Taking another company you might have heard of – Google – as an example, there have been at least as many failures as successes. Google Buzz, Google Wave and – though the jury's still out – Google Plus come to mind as projects that failed to live up to expectations or hype. Now, we don't know whether the teams behind these initiatives got the same kind of treatment from Google as the MobileMe team got at Apple. I would suspect not, though. Google employees are encouraged to innovate and try new things, even if they don't always work. It's the kind of culture that leads to original, out-of-the-box thinking.
A word about the study itself
Finally, it should be noted that the "data" on which Lehrer bases his article is entirely suspect. Both experiments – the brainstorm exercise and the art collage exercise – rely on a panel of "experts" to judge the quality of the work produced.
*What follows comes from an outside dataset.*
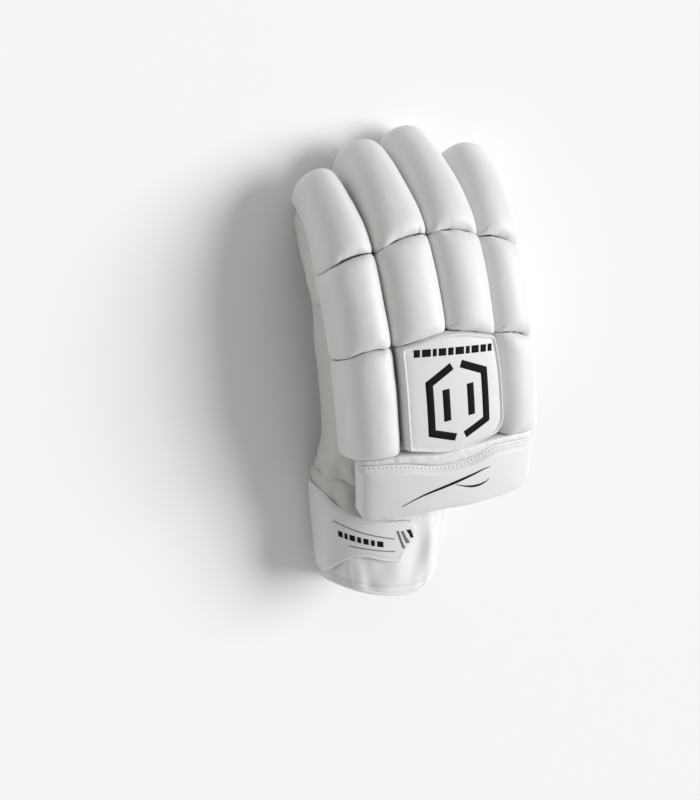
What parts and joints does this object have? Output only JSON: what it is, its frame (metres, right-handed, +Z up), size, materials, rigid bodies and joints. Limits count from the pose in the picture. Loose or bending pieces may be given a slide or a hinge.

This is qualitative judgment that is entirely subjective, and cannot be measured. Just because a panel of artists claimed that the angry people produced "better" art does not make it so.
We are preconditioned in our society to assume that angst produces better artists. But maybe we're just looking for angst-ridden art because we're told that it's better? There's no way to know.
A better experiment would be to have two groups – a test and a control – try to come up with a creative solution to a real-world business problem, and then measure the results of their respective solutions in dollars and cents. That would be a test of what is a "better" idea, and its results would be quantifiable.
Until then, though, I will continue to believe that anger is destructive, not creativity-enhancing. And that the best ideas are born from being energized and motivated to change something, not from being attacked. Anger can inspire tearing down the old, but it takes vision to build the new.